Le marché de l'avenir, c'est le marché de l'humain.

Des entreprises sont en train de le construire. Certains sont les consommateurs, certains seront les consommés.

Les entreprises ont l'idée de bâtir l'industrie de la production industrielle des bébés sur commande.

Mais les êtres humains n'aiment ni "être consommés", ni "consommer les autres êtres humains".

Il y a là un blocage essentiel, entravant le projet industriel.

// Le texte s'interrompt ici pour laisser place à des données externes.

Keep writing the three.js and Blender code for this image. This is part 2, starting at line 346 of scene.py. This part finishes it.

Plus particulièrement, comment mettre en place l'industrie de la maternité de substitution à laquelle s'ajuste un commerce triangulaire entre l'Europe, les États-Unis et le reste du monde ? Certes, les femmes ne veulent pas être transformées en "porteuses", mais la pauvreté les y contraint, et cela n'est donc pas un problème. Elles diront même qu'elles étaient d'accord pour céder l'enfant. L'enfant ne peut pas non plus parler, c'est un nourrisson.

Mais qu'en est-il de la conscience des adultes qui paient les entreprises pour que celles-ci leur délivrent l'enfant ? C'est une première voix à faire taire. Un discours sophistique est en train d'être construit dont le but est de faire taire. Il s'adresse aussi bien aux tribunaux qu'au grand public : Silence, on gagne de l'argent !

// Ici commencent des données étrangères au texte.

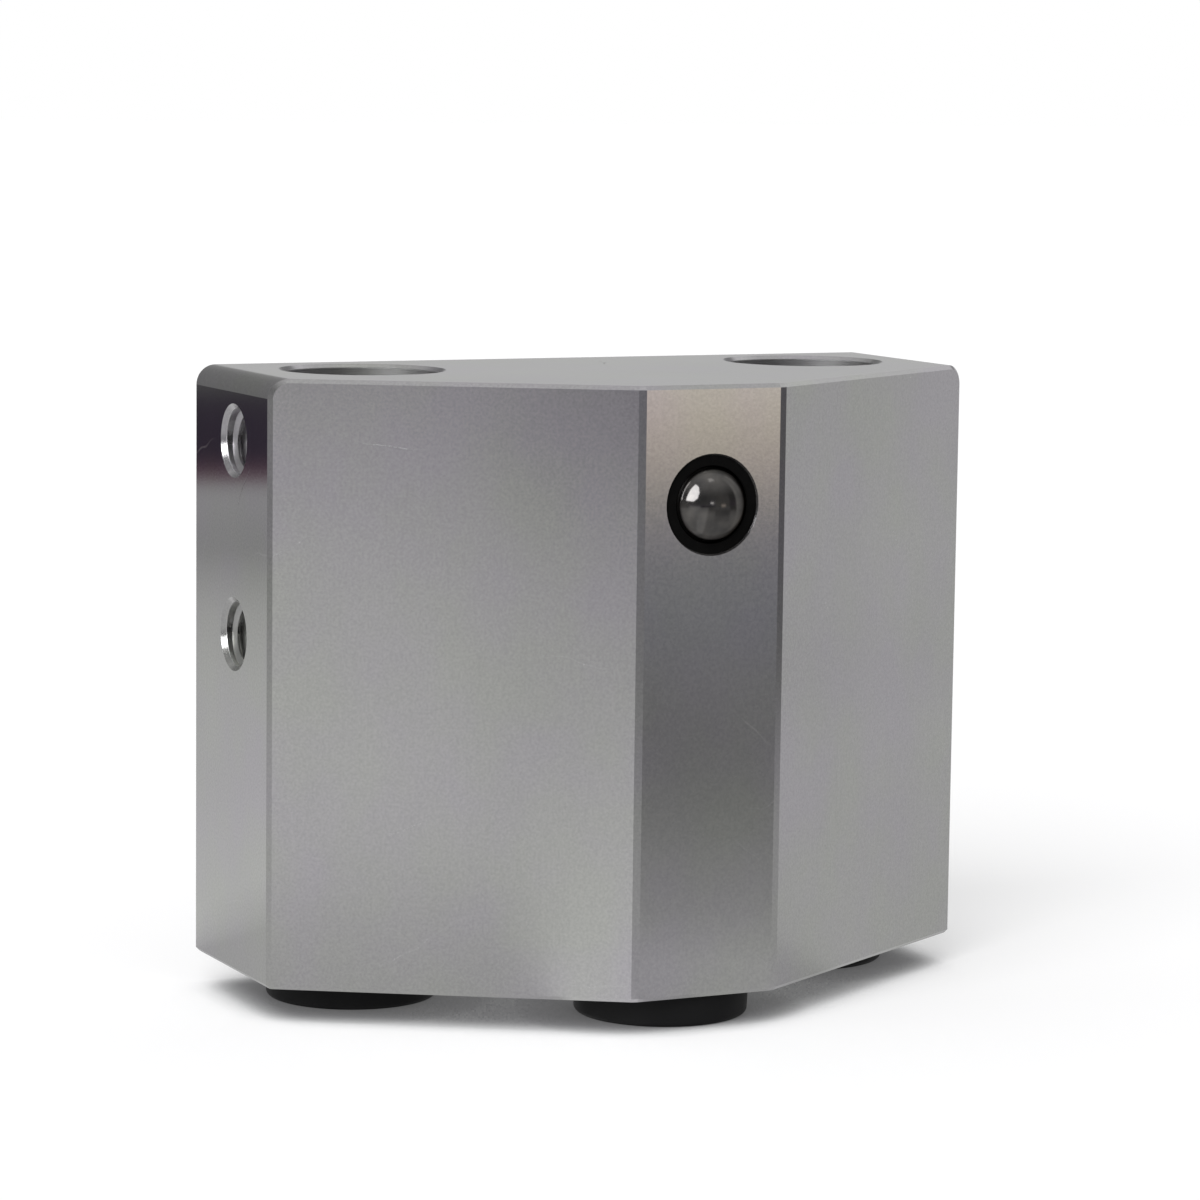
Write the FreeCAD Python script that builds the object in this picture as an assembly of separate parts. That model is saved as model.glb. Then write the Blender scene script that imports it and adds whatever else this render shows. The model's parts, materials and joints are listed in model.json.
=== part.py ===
import FreeCAD, Part
import math
import os

from FreeCAD import Vector

os.makedirs("parts", exist_ok=True)

# A machined aluminium rod block: six-sided in plan, with two rod bores in its top, clamp screw
# holes in its sides, a sprung ball in its nose and three rubber feet.
# Millimetres. +Z is up and the nose faces -Y. The origin is on the floor, under the middle of
# the whole part with its ball.

# Block
block_width = 96.0
block_depth = 50.0
block_height = 75.0
side_face_depth = 26.0       # the square stretch behind each slanted face
nose_width = 19.0
side_edge_radius = 2.5       # round along the top edge of each side face
edge_break = 0.5             # bevel on every other outer edge

# Rod bores, blind, from the top face
bore_diameter = 20.0
bore_depth = 50.0
bore_to_side = 17.0          # side face to bore axis
bore_to_back = 14.0          # back face to bore axis
bore_rim_break = 0.5

# Clamp screw holes, M8, from each side face into its bore
clamp_thread_diameter = 8.0
clamp_rim_break = 0.6
clamp_drop = 8.5             # top face to the upper hole's axis
clamp_pitch = 24.0           # upper axis to lower axis

# Ball plunger, pressed into the nose
plunger_drop = 14.5          # top face to the ball's axis
plunger_diameter = 12.0
plunger_length = 16.0
plunger_recess = 0.3         # nose face to the plunger's front
plunger_floor = 1.3          # thickness of the plunger's closed end
plunger_corner = 0.4         # bevel round the plunger's closed end
pocket_rim_break = 0.2
pocket_clearance = 0.01      # radial, between the pressed-in plunger and its pocket
ball_diameter = 10.0
ball_stand_out = 3.0         # ball's tip in front of the nose face
ball_clearance = 0.05        # radial, between ball and plunger
spring_wire = 0.9
spring_mean_diameter = 6.4
spring_turns = 5
spring_wire_sides = 8        # the hidden wire is drawn eight-sided, which keeps the coil light
spring_seat_gap = 0.03       # at both ends of the spring

# Feet, moulded rubber, each held by one button-head M3 screw and a washer
foot_diameter = 22.0
foot_height = 4.0
foot_draft = 0.2             # the foot's radius shrinks this much towards the floor
foot_edge_radius = 0.6
foot_to_front = 12.5         # nose face to the front foot's axis
foot_to_back = 14.0          # back face to the rear feet's axes
foot_to_side = 16.0          # side face to the rear feet's axes
foot_web = 1.1               # rubber left between the washer and the block
foot_recess_diameter = 9.5
foot_hole_diameter = 3.4
washer_diameter = 7.0
washer_hole_diameter = 3.2
washer_thickness = 0.5
screw_thread_diameter = 3.0
screw_length = 8.0
screw_head_diameter = 5.7
screw_head_height = 1.65
screw_head_face = 3.0        # diameter of the flat round the socket
screw_head_bulge = 0.25      # how far the head's side swells out of a straight cone
screw_point_break = 0.3      # bevel at the end of the thread
screw_socket_width = 2.0     # across the flats of the hexagon
screw_socket_depth = 1.0
hexagon_sides = 6
tapped_depth = 8.5
thread_clearance = 0.02      # radial, between the screw and its tapped hole
drill_point_angle = 118.0

# Cutting tools
flat_end_angle = 180.0       # the end of a bore milled flat
cutter_overrun = 1.0         # how far a cutter stands out of the face it enters
smooth_angle = 0.01          # radians; faces that meet at less than this have no edge to bevel

# Places that several pieces share
block_bottom = foot_height
block_top = block_bottom + block_height
middle_y = ball_stand_out / 2
nose_y = middle_y - block_depth / 2
back_y = middle_y + block_depth / 2
shoulder_y = back_y - side_face_depth
side_x = block_width / 2
bore_x = side_x - bore_to_side
bore_y = back_y - bore_to_back
clamp_heights = [block_top - clamp_drop, block_top - clamp_drop - clamp_pitch]
ball_radius = ball_diameter / 2
ball_centre = Vector(0, nose_y + ball_radius - ball_stand_out, block_top - plunger_drop)
plunger_front_y = nose_y + plunger_recess
plunger_back_y = plunger_front_y + plunger_length
washer_top = foot_height - foot_web
head_top = washer_top - washer_thickness
foot_places = {
    "front": Vector(0, nose_y + foot_to_front, 0),
    "rear_left": Vector(foot_to_side - side_x, back_y - foot_to_back, 0),
    "rear_right": Vector(side_x - foot_to_side, back_y - foot_to_back, 0),
}


def line(start, end):
    return Part.LineSegment(start, end).toShape()


def revolved(edges, axis):
    """Turn a closed profile about an axis through the origin."""
    return Part.Face(Part.Wire(edges)).revolve(Vector(), axis, 360)


def closed_lines(points):
    return [line(start, end) for start, end in zip(points, points[1:] + points[:1])]


def even_polygon(radius, sides):
    """A polygon in the XY plane about the origin."""
    turns = [math.radians(360.0 * k / sides) for k in range(sides)]
    points = [Vector(radius * math.cos(turn), radius * math.sin(turn), 0) for turn in turns]
    return Part.makePolygon(points + points[:1])


def hole_cutter(diameter, depth, rim_break, point_angle=flat_end_angle):
    """A drilled hole along -Z from a mouth at the origin, which its bevelled rim runs out of."""
    radius = diameter / 2
    point = radius / math.tan(math.radians(point_angle / 2))
    mouth = radius + rim_break + cutter_overrun
    profile = [Vector(0, 0, cutter_overrun), Vector(mouth, 0, cutter_overrun),
               Vector(radius, 0, -rim_break), Vector(radius, 0, -depth), Vector(0, 0, -depth - point)]
    return revolved(closed_lines(profile), Vector(0, 0, 1))


def placed(shape, mouth, outward):
    """Move a shape made about the origin so that its +Z points outward from the mouth."""
    turn = FreeCAD.Rotation(Vector(0, 0, 1), outward)
    moved = shape.copy()
    moved.Placement = FreeCAD.Placement(mouth, turn)
    return moved


def block_plan():
    """The six corners of the block's underside, from the rear left, seen from above."""
    return [Vector(-side_x, back_y, block_bottom), Vector(-side_x, shoulder_y, block_bottom),
            Vector(-nose_width / 2, nose_y, block_bottom), Vector(nose_width / 2, nose_y, block_bottom),
            Vector(side_x, shoulder_y, block_bottom), Vector(side_x, back_y, block_bottom)]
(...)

Qu'en est-il des êtres humains sensibles à la situation des femmes ainsi utilisées et des bébés ainsi "cédés, qui grandiront, et qu'en est-il ce ceux qui peuvent vouloir prendre leur défense ?

Les tenants de la GPA ont d'abord essayé d'imposer silence sur le thème de l'homophobie. Mais avec le développement économique, ce sont aussi bien des couples hétérosexuels qui versent de l'argent pour que le bébé soit fabriqué. Il faut trouver autre chose.

Le nouvel argument sophistique est celui de l'innocence. Thème efficace, permettant d'attraire l'éthique au projet industriel.

Non plus seulement l'innocence du nouveau-né, qui est là, mais encore l'innocence de ceux qui paient pour qu'il leur soit fabriqué sur mesure. Et cette sophistique de l'innocence partagée entre les bébéss et ceux qui l'ont commandé permettrait de faire taire les récalcitrants. Puisque la mère a disparu dans un vide sidéral.

Des articles sont publiés pour épaule cette sophistiques de l'innocence. Toujours à base de "cas concrets". Toujours avec des images. Très jolis. Les cas et les images.

Par exemple, un article qui vient de paraître le 2 février 2016 racontant une merveilleuse histoire.

Il convient de lire cela avec attention, car l'écriture  et l'illustration en sont remarquables.

L'article est très émouvant. Il va toucher tout lecteur.

Voilà l'histoire. Car les principes, le dogmatisme, cela n'est pas "relevant", voyons plutôt les cas concrets, faisons plutôt au cas par cas. C'est par la casuistique que l'on devrait appréhender la question du marché et de la production industrielle de l'humain.

 

En Australie, un jeune homme et une jeune femme forment un couple heureux et  bien inséré socialement. Mais dans cette vie paisible et joyeuse, ils ont vécu un drame : ils ont perdu  un bébé quelques jours après sa  naissance. L'épouse apprend par la suite qu'elle ne pourra plus jamais être enceinte.  Ils sont si tristes. Ainsi frappés par le malheur, ils aimeraient tellement avoir des enfants, cela adoucirait leur cœur brisé il y a 10 ans. Au bout de plusieurs années de chagrin et de pleurs, ils ont donc recours à la GPA.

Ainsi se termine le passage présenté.